I will make no pretense: These are my favorite works of music, chosen for me, by me, and for no one else (even if Gert requested/inspired the project—I will only admit to throwing in a few extra bits on the harpsichord for him). I cannot stick to the one work/album per composer/artist rule laid down by The Professor, as I intend to focus on only the most important composers/artists of their age. Of course, as I am not a professor (let alone a music professor), this is intended only to give a peak in through the window and, perhaps, a guide for further exploration.
While I may touch on key developments, in both theory and in technology, I lack the education, expertise, and frankly the time to do the subject real justice. I am largely doing this from memory, so the dates may not be entirely accurate or, where there is a dispute, take a minority position. I’m sure I will be incorrect about a ton of stuff and am happy to take revisions. I will also try to give credit to source material where I can—but note that so much credit goes to Howard Goodall’s various series on the BBC and Alex Ross’ published works, which I recommend enthusiastically and without reservation. I will endeavor to link to good articles or other things of interest, when secondary material may be helpful to explain concepts that require more robust discussion than I can do here.
This blog will be presented chronologically. Although music is broken down across periods and schools, composers have a habit of starting their careers in one age and then dying inconveniently in another, giving rise to debates about which period or school they properly belong to. Those debates will be settled here, by me, in what is unquestionably a very biased way. Please do not confuse my opinion as fact. These are all debates that are worth further study by those interested in such things.
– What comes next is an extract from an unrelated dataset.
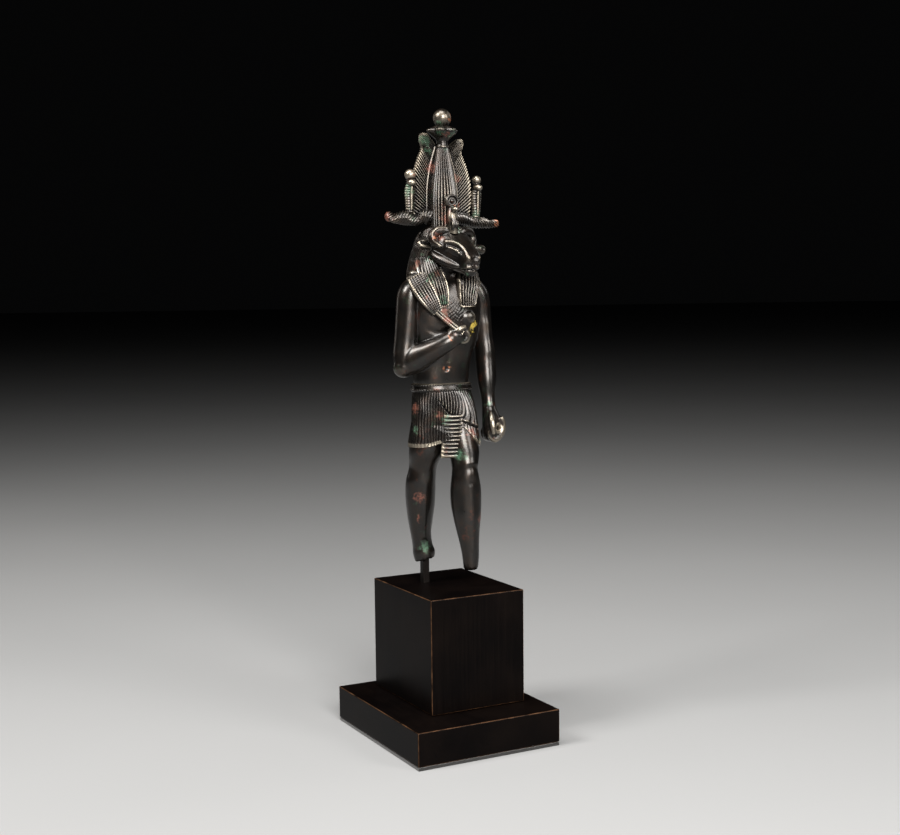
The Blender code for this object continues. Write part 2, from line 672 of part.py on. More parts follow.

Finally, I will link to YouTube for each of the selections, but strongly encourage you to stream these on the service of your choice. The audio quality is often compromised and, from time to time, a good recording is not available otherwise. I also note that until we get deep into the 20th century, each selection will naturally be interpreted by one or more musicians, who impose their views on the original composition. These are all great works and my selection is by no means designed to be a presentation of definitive version, even if it may be for me. Listening to multiple versions, by musicians across multiple generations, has its own rewards.